Jeff should know that. But of course, he doesn't. I wonder how he invests? Do you think he sells $50,000 worth of stock for a hundred bucks and then crows about what a smart move it was when the company goes bankrupt seven years later?
I suppose he probably wouldn't, because this is the last snippet of the column, immediately following his litany of mitigation on Duquette's behalf:
This doesn't mean Jim Duquette was right. The trade was unambiguously dumb and irrational and unsophisticated.
Well thanks for wasting my time. A final note:
The baseball landscape is one littered with boneheaded swaps -- many worse than Kazmir for Zambrano.

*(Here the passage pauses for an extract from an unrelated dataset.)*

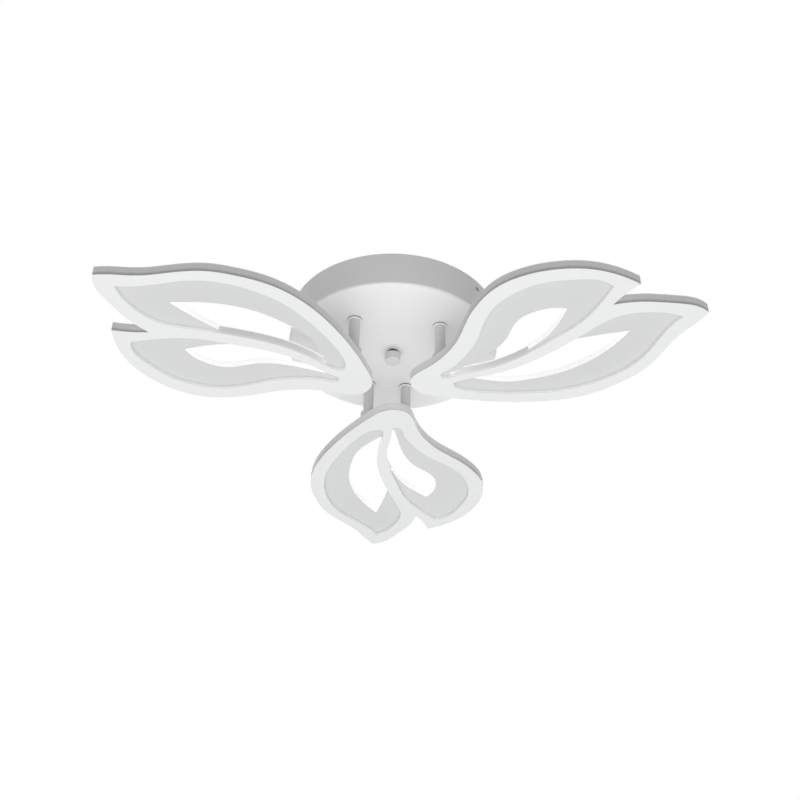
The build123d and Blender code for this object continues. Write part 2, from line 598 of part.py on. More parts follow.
# Transformer, two capacitors, a choke and a controller on the circuit board
TRANSFORMER = (16.0, 15.0, 12.0)
CAPACITOR_RADIUS = 5.0
CAPACITOR_HEIGHT = 12.5
CHOKE_RADIUS = 2.8
CHOKE_HEIGHT = 7.0
CONTROLLER = (5.0, 4.0, 1.6)
with BuildPart() as driver_components:
    with BuildSketch(Plane.XY.offset(CIRCUIT_TOP)):
        with Locations((-2, DRIVER_Y)):
            Rectangle(TRANSFORMER[0], TRANSFORMER[1])
    extrude(amount=TRANSFORMER[2])
    with BuildSketch(Plane.XY.offset(CIRCUIT_TOP)):
        with Locations((-24, DRIVER_Y + 3), (24, DRIVER_Y - 2)):
            Circle(CAPACITOR_RADIUS)
    extrude(amount=CAPACITOR_HEIGHT)
    with BuildSketch(Plane.XY.offset(CIRCUIT_TOP)):
        with Locations((-27, DRIVER_Y - 6.5)):
            Circle(CHOKE_RADIUS)
    extrude(amount=CHOKE_HEIGHT)
    with BuildSketch(Plane.XY.offset(CIRCUIT_TOP)):
        with Locations((13, DRIVER_Y + 5)):
            Rectangle(CONTROLLER[0], CONTROLLER[1])
    extrude(amount=CONTROLLER[2])

# Connector that gathers the three petals' leads, between the stud and the driver
CONNECTOR_X = 2.0
CONNECTOR_Y = -42.0
CONNECTOR_LENGTH = 26.0
CONNECTOR_WIDTH = 18.0
CONNECTOR_HEIGHT = 17.0
CLAMP_HOLE_RADIUS = 1.8
CLAMP_HOLE_DEPTH = 3.0
CLAMP_PITCH = 8.0
with BuildPart() as output_connector:
    with BuildSketch(Plane.XY.offset(CANOPY_INSIDE)):
        with Locations((CONNECTOR_X, CONNECTOR_Y)):
            RectangleRounded(CONNECTOR_LENGTH, CONNECTOR_WIDTH, 1.0)
    extrude(amount=CONNECTOR_HEIGHT)
    with BuildSketch(Plane.XY.offset(CANOPY_INSIDE + CONNECTOR_HEIGHT)):
        with Locations((CONNECTOR_X, CONNECTOR_Y)):
            with GridLocations(CLAMP_PITCH, CLAMP_PITCH, 3, 2):
                Circle(CLAMP_HOLE_RADIUS)
    extrude(amount=-CLAMP_HOLE_DEPTH, mode=Mode.SUBTRACT)

# Mains terminal block, and its three screws in their wells
TERMINAL_X = -73.0
TERMINAL_Y = 25.0
TERMINAL_SIZE = 22.0
TERMINAL_HEIGHT = 18.0
TERMINAL_WELL = 5.0
TERMINAL_WELL_RADIUS = 2.4
TERMINAL_PITCH = 7.0
TERMINAL_SCREW_RADIUS = 2.0
TERMINAL_SCREW_DEPTH = 2.5
terminal_screw_bottom = CANOPY_INSIDE + TERMINAL_HEIGHT - TERMINAL_WELL
with BuildPart() as terminal_block:
    with BuildSketch(Plane.XY.offset(CANOPY_INSIDE)):
        with Locations((TERMINAL_X, TERMINAL_Y)):
            RectangleRounded(TERMINAL_SIZE, TERMINAL_SIZE, 1.0)
    extrude(amount=TERMINAL_HEIGHT)
    with BuildSketch(Plane.XY.offset(CANOPY_INSIDE + TERMINAL_HEIGHT)):
        with Locations((TERMINAL_X, TERMINAL_Y)):
            with GridLocations(TERMINAL_PITCH, 1, 3, 1):
                Circle(TERMINAL_WELL_RADIUS)
    extrude(amount=-TERMINAL_WELL, mode=Mode.SUBTRACT)

with BuildPart() as terminal_screws:
    with BuildSketch(Plane.XY.offset(terminal_screw_bottom)):
        with Locations((TERMINAL_X, TERMINAL_Y)):
            with GridLocations(TERMINAL_PITCH, 1, 3, 1):
                Circle(TERMINAL_SCREW_RADIUS)
    extrude(amount=TERMINAL_SCREW_DEPTH)
    with BuildSketch(Plane.XY.offset(terminal_screw_bottom + TERMINAL_SCREW_DEPTH)):
        with Locations((TERMINAL_X, TERMINAL_Y)):
            with GridLocations(TERMINAL_PITCH, 1, 3, 1):
                Rectangle(3.4, 0.7)
    extrude(amount=-0.8, mode=Mode.SUBTRACT)


def bend_radii(route):
    """The bend radius at each inner point: 0.45 of the shorter run over the tangent of half the turn."""
    radii = []
    for before, here, after in zip(route, route[1:], route[2:]):
        run_in, run_out = Vector(here) - Vector(before), Vector(after) - Vector(here)
        half_turn = radians(run_in.get_angle(run_out) / 2)
        radii.append(0.45 * min(run_in.length, run_out.length) / tan(half_turn))
    return radii


def lead_along(route, radius, first_bend=None):
    """A round lead of straight runs and tangent arcs, cut square at both ends."""
    radii = bend_radii(route)
    if first_bend is not None:
        radii[0] = first_bend
    print("lead bends", [round(r, 1) for r in radii])
    with BuildPart() as lead:
        with BuildLine():
            path = FilletPolyline(*route, radius=radii)
        with BuildSketch(Plane(origin=path @ 0, z_dir=path % 0)):
            Circle(radius)
        sweep()
    section = pi * radius**2
    print("lead volume over section times length", round(lead.part.volume / (section * path.length), 4))
    return lead.part


# Leads: each comes up one rod of its petal from the LED board and crosses the canopy to the connector.
# The bend out of the rod is kept small, because the rod's end and the canopy's depth leave no more room.
LEAD_SIDESTEP = (-2.0, -1.66)
LEAD_BEND = 8.0
lead_x = MAJOR_ROD[0] + LEAD_SIDESTEP[0]
lead_y = MAJOR_ROD[1] + LEAD_SIDESTEP[1]
connector_left = CONNECTOR_X - CONNECTOR_LENGTH / 2
connector_right = CONNECTOR_X + CONNECTOR_LENGTH / 2
connector_back = CONNECTOR_Y + CONNECTOR_WIDTH / 2
connector_front = CONNECTOR_Y - CONNECTOR_WIDTH / 2
rear_x, rear_y = turned(lead_x, lead_y, 0)
left_x, left_y = turned(lead_x, lead_y, 120)
right_x, right_y = turned(lead_x, lead_y, 240)
RIGHT_ENTRY_Y = -42.0
lead_routes = {
    "rear": [
        (rear_x, rear_y, BACK_BOTTOM), (rear_x, rear_y, LEAD_LEVEL), (-22, 10, LEAD_LEVEL),
        (CONNECTOR_X, -14, LEAD_LEVEL), (CONNECTOR_X, connector_back, LEAD_LEVEL),
    ],
    "left": [
        (left_x, left_y, BACK_BOTTOM), (left_x, left_y, LEAD_LEVEL), (connector_left, left_y, LEAD_LEVEL),
    ],
    "right": [
        (right_x, right_y, BACK_BOTTOM), (right_x, right_y, LEAD_LEVEL), (42, RIGHT_ENTRY_Y, LEAD_LEVEL),
        (connector_right, RIGHT_ENTRY_Y, LEAD_LEVEL),
    ],
}
petal_leads = {side: lead_along(route, LEAD_RADIUS, LEAD_BEND) for side, route in lead_routes.items()}

MAINS_LEVEL = -24.0
driver_end = -DRIVER_LENGTH / 2
input_lead = lead_along(
    [
        (driver_end, -66, MAINS_LEVEL), (-60, -66, MAINS_LEVEL), (-74, -40, MAINS_LEVEL),
        (-74, TERMINAL_Y - TERMINAL_SIZE / 2, MAINS_LEVEL),
    ],
    MAINS_LEAD_RADIUS,
)
with BuildPart() as output_lead:
    with BuildSketch(Plane.XZ.offset(-connector_front)):
        with Locations((CONNECTOR_X, LEAD_LEVEL)):
            Circle(OUTPUT_LEAD_RADIUS)
    extrude(amount=connector_front - DRIVER_Y - DRIVER_WIDTH / 2)

# Everything is written out, the petal's pieces once for each of the three petals
petal_pieces = {
    "diffuser": diffuser.part,
    "major_light_plate": major_plate.part,
    "minor_light_plate": minor_plate.part,
    "back_plate": back_plate.part,
    "led_board": led_board.part,
    "leds": leds.part,
    "board_screws": board_screws.part,
    "ring_screws": ring_screws.part,
    "rod_feet": rod_feet.part,
    "major_rod": major_rod,
    "minor_rod": minor_rod,
    "rod_nuts": rod_nuts.part,
}
pieces = {
    "canopy_cover": canopy_cover.part,
    "side_bushes": side_bushes.part,
    "side_screws": side_screws.part,
    "wall_screw": wall_screw.part,
    "wall_screw_nut": wall_screw_nut.part,
    "mounting_plate": mounting_plate,
    "centre_stud": centre_stud.part,
    "earth_washer": earth_washer,
    "earth_screw": earth_screw,
    "cap_washer": cap_washer.part,
    "cap_nut": cap_nut.part,
    "driver_lower_case": driver_lower_case.part,
    "driver_upper_case": driver_upper_case.part,
    "driver_circuit": driver_circuit.part,
    "driver_components": driver_components.part,
    "output_connector": output_connector.part,
    "output_lead": output_lead.part,
    "terminal_block": terminal_block.part,
    "terminal_screws": terminal_screws.part,
    "input_lead": input_lead,
}
for side, angle in (("rear", 0), ("left", 120), ("right", 240)):
    for name, solid in petal_pieces.items():
        pieces[side + "_" + name] = solid.rotate(Axis.Z, angle)
    pieces[side + "_lead"] = petal_leads[side]

for name, solid in pieces.items():
    solid.label = name
    export_step(solid, "parts/" + name + ".step")
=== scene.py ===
# %% [markdown]
# # A ceiling light with three leaf-shaped rings
# The real light hangs under a ceiling: a white steel canopy, six short rods, and three flat petals of opal
# acrylic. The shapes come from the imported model, in metres, with Z up and the ceiling at z = 0. Here they get
# softened edges, materials with real grain, a camera and soft light.

# %% Load the model and note its box
import math

import bmesh
import bpy
from mathutils import Matrix, Vector
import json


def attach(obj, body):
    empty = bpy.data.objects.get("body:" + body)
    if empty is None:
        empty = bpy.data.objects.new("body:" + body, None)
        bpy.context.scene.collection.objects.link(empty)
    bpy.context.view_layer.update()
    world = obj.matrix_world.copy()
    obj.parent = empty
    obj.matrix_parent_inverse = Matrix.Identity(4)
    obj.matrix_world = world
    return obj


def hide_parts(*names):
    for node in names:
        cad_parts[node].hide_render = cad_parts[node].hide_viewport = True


SIDES = ("rear", "left", "right")

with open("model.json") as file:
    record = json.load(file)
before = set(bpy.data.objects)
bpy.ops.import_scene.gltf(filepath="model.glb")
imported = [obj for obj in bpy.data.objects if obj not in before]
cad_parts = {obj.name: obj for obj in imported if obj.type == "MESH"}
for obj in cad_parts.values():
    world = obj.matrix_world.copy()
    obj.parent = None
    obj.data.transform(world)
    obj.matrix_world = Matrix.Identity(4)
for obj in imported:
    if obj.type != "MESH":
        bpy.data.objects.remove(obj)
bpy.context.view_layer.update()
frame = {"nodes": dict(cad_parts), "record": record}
nodes = frame["nodes"]


def in_mm(*corners):
    """The numbers of one or more points in millimetres, for printing."""
    return [round(value * 1000, 1) for corner in corners for value in corner]


# %% [markdown]
# ## The camera
# The photograph was taken from below and in front, looking up at the petals. A camera is fully told by its
# place, its turn and its lens, so the three are set as numbers rather than by constraints, which other views
# would inherit. The pitch is how far it looks up from level, and the roll is the small lean of the picture.

# %% Camera at the photograph's angle
SENSOR_MM = 36.0
LENS_MM = 51.85
FAR_LIMIT = 50.0
PITCH = math.radians(34.80)
ROLL = math.radians(0.81)
CAMERA_PLACE = (0.0075, -0.8839, -0.7068)

camera_data = bpy.data.cameras.new("studio_camera")
camera_data.sensor_width = SENSOR_MM
camera_data.lens = LENS_MM
camera_data.clip_end = FAR_LIMIT
camera = bpy.data.objects.new("studio_camera", camera_data)
bpy.context.collection.objects.link(camera)

look = Vector((0.0, math.cos(PITCH), math.sin(PITCH)))
up = Vector((0.0, -math.sin(PITCH), math.cos(PITCH)))
right = Vector((1.0, 0.0, 0.0))
picture_right = right * math.cos(ROLL) + up * math.sin(ROLL)
picture_up = up * math.cos(ROLL) - right * math.sin(ROLL)
turn = Matrix((picture_right, picture_up, -look)).transposed().to_4x4()
camera.matrix_world = Matrix.Translation(CAMERA_PLACE) @ turn
bpy.context.scene.camera = camera
bpy.context.scene.view_settings.view_transform = "Standard"
print("camera at mm", in_mm(camera.location))

# %% [markdown]
# ## Floor and white surroundings
# The light hangs, so the floor lies a high room's height below it, under the lowest lamp. It only shows in
# views from above. The world is white to the camera and to reflections, but gives the object a plainer,
# weaker light, so that pale surfaces keep their tone. Light Path tells the kinds of ray apart.

# %% Floor
FLOOR_Z = -3.2
FLOOR_REACH = 12.0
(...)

My fucking ass. Let's run it down:
1.) Mets trade one of their most valuable chips
2.) For a shitty player
3.) Who has a shitty career for the Mets
4.) While the player they traded away has a very solid career
5.) During the years he would have been under contract to the Mets
6.) For cheap
7.) During years when they missed the playoffs three times by a cat's whisker
Name me 10 trades in the past 20 years that were worse than this, either in how it looked at the time or how it looked after the fact. I think you might have to think a while to come up with five.